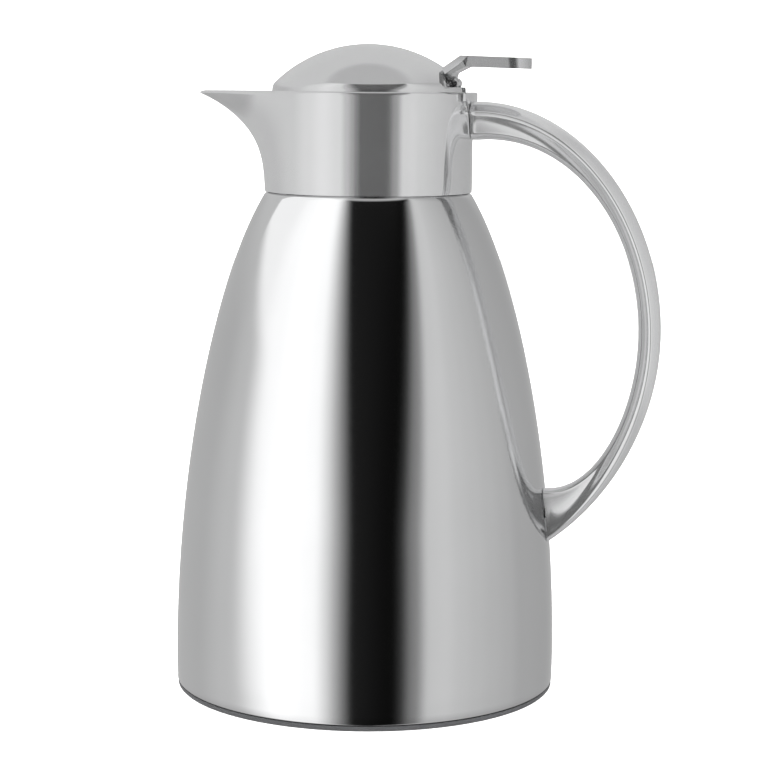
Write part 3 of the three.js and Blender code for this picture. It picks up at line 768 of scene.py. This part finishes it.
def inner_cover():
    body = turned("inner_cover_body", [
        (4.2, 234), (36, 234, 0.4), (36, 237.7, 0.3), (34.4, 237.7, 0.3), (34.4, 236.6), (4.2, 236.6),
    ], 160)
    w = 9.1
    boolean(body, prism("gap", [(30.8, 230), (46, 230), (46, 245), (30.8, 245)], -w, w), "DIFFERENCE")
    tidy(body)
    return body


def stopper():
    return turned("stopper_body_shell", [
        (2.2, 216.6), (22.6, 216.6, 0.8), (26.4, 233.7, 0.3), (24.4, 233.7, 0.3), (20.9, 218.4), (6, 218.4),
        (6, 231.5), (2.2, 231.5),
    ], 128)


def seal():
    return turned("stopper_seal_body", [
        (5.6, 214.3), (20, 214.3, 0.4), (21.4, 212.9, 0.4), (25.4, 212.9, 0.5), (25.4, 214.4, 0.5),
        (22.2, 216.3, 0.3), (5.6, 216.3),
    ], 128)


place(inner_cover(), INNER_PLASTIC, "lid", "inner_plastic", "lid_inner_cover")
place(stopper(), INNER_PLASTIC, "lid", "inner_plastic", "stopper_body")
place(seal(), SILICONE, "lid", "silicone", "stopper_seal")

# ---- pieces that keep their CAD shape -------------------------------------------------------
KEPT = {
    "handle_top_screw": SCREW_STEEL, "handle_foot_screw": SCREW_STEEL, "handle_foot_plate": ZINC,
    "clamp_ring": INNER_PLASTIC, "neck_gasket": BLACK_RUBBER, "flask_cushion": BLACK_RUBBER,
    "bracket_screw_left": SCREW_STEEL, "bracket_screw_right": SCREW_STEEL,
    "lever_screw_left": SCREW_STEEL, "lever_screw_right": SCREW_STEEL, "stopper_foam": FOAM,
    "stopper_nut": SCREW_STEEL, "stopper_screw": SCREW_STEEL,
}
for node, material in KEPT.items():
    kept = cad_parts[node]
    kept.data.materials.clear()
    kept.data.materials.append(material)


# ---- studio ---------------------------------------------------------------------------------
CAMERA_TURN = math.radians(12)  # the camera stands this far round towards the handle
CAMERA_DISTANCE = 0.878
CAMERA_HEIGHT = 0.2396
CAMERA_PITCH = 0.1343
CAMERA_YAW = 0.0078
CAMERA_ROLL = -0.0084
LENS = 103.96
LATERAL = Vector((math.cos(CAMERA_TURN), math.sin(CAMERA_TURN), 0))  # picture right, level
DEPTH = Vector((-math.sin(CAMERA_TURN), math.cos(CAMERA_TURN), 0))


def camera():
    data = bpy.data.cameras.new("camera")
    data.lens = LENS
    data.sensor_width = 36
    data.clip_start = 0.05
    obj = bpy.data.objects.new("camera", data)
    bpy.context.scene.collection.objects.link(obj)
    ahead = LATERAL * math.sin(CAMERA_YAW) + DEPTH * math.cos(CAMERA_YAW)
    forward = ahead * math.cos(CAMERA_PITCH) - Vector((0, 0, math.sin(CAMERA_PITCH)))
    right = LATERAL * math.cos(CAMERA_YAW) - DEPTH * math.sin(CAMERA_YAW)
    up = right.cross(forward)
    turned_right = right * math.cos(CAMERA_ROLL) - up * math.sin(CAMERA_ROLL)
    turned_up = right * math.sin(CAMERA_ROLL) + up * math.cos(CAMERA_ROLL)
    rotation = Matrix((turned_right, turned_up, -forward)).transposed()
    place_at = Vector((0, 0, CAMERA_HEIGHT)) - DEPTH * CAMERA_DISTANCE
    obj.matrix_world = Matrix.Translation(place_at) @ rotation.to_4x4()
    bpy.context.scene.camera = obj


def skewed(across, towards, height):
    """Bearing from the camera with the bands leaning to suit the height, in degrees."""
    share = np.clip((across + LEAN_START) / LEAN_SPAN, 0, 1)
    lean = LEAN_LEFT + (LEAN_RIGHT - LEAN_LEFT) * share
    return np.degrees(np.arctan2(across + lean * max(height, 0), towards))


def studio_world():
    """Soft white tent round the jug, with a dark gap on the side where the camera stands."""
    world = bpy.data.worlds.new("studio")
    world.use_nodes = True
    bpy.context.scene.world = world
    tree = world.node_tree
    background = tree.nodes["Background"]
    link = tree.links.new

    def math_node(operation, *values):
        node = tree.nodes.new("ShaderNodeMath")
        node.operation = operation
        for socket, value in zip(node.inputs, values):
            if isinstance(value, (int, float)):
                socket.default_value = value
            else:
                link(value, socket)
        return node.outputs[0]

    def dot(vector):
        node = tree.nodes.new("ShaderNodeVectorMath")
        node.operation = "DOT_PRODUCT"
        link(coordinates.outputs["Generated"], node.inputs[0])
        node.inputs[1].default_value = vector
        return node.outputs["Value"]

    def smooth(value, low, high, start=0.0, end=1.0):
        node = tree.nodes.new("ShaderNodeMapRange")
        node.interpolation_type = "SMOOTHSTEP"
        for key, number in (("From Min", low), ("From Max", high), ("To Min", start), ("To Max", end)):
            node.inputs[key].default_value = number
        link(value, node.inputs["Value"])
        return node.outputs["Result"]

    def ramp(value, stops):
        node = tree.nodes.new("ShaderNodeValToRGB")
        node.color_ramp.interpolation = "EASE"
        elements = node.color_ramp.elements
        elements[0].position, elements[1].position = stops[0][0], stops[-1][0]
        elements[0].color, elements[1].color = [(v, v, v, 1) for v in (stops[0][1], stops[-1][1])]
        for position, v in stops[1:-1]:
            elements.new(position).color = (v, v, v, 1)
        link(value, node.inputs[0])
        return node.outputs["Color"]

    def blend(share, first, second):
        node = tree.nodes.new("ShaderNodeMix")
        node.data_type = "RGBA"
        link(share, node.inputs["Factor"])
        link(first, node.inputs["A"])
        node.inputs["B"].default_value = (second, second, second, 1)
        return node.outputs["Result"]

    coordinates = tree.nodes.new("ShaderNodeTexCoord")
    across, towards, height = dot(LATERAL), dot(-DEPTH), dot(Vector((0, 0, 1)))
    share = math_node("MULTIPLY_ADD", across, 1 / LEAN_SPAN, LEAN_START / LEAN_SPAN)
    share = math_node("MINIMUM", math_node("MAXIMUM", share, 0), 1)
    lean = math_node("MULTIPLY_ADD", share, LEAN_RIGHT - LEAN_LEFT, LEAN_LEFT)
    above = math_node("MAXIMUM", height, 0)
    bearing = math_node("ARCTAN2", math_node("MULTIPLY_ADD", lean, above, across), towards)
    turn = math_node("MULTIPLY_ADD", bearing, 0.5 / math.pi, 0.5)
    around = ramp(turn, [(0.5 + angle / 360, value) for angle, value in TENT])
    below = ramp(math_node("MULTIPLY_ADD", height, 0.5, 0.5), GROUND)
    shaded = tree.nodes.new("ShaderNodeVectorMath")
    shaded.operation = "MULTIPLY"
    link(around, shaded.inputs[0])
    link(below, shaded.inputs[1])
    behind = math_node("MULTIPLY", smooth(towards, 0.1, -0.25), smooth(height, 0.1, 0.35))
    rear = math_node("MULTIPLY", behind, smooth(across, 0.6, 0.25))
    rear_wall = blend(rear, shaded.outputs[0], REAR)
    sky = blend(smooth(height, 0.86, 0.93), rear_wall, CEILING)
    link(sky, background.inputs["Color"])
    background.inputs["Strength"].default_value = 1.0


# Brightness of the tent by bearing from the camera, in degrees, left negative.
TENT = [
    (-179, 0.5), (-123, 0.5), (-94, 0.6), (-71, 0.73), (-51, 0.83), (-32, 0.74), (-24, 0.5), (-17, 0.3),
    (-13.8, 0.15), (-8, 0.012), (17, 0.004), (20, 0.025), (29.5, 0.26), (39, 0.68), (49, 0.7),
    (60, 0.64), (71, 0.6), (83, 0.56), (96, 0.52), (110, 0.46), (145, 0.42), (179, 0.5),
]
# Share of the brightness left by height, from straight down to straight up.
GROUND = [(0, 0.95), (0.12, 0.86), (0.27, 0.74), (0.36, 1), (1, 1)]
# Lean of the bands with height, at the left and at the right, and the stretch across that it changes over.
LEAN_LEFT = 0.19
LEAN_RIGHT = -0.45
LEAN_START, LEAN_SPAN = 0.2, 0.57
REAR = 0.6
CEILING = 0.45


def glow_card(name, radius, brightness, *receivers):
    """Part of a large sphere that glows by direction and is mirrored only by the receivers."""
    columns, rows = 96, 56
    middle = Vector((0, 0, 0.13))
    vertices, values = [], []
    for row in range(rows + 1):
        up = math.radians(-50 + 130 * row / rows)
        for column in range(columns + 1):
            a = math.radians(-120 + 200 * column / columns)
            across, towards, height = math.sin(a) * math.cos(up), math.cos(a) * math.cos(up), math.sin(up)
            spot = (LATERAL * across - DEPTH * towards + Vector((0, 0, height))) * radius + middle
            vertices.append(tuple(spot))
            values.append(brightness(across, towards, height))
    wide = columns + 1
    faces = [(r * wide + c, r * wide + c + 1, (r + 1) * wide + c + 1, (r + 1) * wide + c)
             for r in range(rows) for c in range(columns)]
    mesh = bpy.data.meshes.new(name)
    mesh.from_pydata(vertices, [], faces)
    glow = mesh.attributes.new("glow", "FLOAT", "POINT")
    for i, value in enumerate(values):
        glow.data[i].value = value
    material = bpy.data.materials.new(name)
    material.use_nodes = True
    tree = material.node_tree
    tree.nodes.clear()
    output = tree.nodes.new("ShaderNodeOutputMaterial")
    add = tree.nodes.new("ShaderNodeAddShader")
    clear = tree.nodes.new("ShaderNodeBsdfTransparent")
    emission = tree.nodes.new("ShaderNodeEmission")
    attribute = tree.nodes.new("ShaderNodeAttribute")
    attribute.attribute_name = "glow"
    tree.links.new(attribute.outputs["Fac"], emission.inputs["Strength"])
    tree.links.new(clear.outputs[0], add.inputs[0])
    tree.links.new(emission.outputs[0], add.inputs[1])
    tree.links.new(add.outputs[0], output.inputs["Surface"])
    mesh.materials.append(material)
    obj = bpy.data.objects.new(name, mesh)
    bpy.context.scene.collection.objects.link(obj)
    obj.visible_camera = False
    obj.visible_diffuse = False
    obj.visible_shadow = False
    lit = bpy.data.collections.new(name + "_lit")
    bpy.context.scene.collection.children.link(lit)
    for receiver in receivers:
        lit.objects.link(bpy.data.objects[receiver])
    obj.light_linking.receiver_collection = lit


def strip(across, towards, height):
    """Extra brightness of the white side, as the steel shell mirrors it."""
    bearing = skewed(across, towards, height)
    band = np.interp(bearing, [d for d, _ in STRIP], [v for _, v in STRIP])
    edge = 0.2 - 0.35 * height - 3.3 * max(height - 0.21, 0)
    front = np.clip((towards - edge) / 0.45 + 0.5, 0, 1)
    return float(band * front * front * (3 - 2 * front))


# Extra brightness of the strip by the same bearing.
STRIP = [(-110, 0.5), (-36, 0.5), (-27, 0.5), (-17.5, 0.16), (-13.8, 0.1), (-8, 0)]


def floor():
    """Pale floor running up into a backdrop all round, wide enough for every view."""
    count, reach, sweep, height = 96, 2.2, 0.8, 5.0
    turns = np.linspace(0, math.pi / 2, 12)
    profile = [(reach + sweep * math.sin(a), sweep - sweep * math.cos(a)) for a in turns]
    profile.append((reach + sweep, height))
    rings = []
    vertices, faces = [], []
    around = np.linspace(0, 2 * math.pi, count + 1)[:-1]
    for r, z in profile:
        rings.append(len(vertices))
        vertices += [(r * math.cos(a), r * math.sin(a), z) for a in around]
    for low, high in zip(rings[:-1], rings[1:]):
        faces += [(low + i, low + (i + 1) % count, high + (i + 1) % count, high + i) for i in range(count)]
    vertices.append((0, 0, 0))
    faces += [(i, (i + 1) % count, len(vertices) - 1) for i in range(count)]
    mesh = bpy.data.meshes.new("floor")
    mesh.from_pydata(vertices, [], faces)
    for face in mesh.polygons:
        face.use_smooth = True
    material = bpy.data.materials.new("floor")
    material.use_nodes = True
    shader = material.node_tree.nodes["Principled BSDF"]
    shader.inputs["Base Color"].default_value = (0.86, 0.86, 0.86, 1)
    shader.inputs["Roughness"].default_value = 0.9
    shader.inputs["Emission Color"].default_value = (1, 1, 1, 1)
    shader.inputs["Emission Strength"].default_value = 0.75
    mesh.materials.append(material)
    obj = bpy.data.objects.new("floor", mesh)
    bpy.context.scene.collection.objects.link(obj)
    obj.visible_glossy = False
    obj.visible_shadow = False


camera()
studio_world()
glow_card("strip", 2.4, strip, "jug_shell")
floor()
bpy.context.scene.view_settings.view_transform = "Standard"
----
- [EXERCISE BRIEF]: Extract exactly the leading lines of the data, stopping at and including the line with "kept.data.materials.append(material)".

- [EXERCISE ANSWER]:
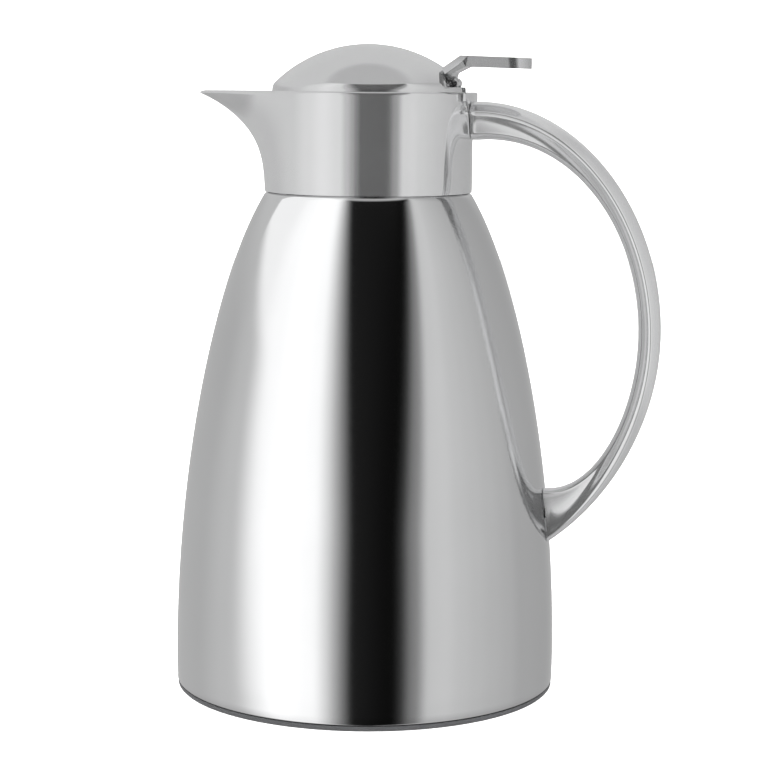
Write part 3 of the three.js and Blender code for this picture. It picks up at line 768 of scene.py. This part finishes it.
def inner_cover():
    body = turned("inner_cover_body", [
        (4.2, 234), (36, 234, 0.4), (36, 237.7, 0.3), (34.4, 237.7, 0.3), (34.4, 236.6), (4.2, 236.6),
    ], 160)
    w = 9.1
    boolean(body, prism("gap", [(30.8, 230), (46, 230), (46, 245), (30.8, 245)], -w, w), "DIFFERENCE")
    tidy(body)
    return body


def stopper():
    return turned("stopper_body_shell", [
        (2.2, 216.6), (22.6, 216.6, 0.8), (26.4, 233.7, 0.3), (24.4, 233.7, 0.3), (20.9, 218.4), (6, 218.4),
        (6, 231.5), (2.2, 231.5),
    ], 128)


def seal():
    return turned("stopper_seal_body", [
        (5.6, 214.3), (20, 214.3, 0.4), (21.4, 212.9, 0.4), (25.4, 212.9, 0.5), (25.4, 214.4, 0.5),
        (22.2, 216.3, 0.3), (5.6, 216.3),
    ], 128)


place(inner_cover(), INNER_PLASTIC, "lid", "inner_plastic", "lid_inner_cover")
place(stopper(), INNER_PLASTIC, "lid", "inner_plastic", "stopper_body")
place(seal(), SILICONE, "lid", "silicone", "stopper_seal")

# ---- pieces that keep their CAD shape -------------------------------------------------------
KEPT = {
    "handle_top_screw": SCREW_STEEL, "handle_foot_screw": SCREW_STEEL, "handle_foot_plate": ZINC,
    "clamp_ring": INNER_PLASTIC, "neck_gasket": BLACK_RUBBER, "flask_cushion": BLACK_RUBBER,
    "bracket_screw_left": SCREW_STEEL, "bracket_screw_right": SCREW_STEEL,
    "lever_screw_left": SCREW_STEEL, "lever_screw_right": SCREW_STEEL, "stopper_foam": FOAM,
    "stopper_nut": SCREW_STEEL, "stopper_screw": SCREW_STEEL,
}
for node, material in KEPT.items():
    kept = cad_parts[node]
    kept.data.materials.clear()
    kept.data.materials.append(material)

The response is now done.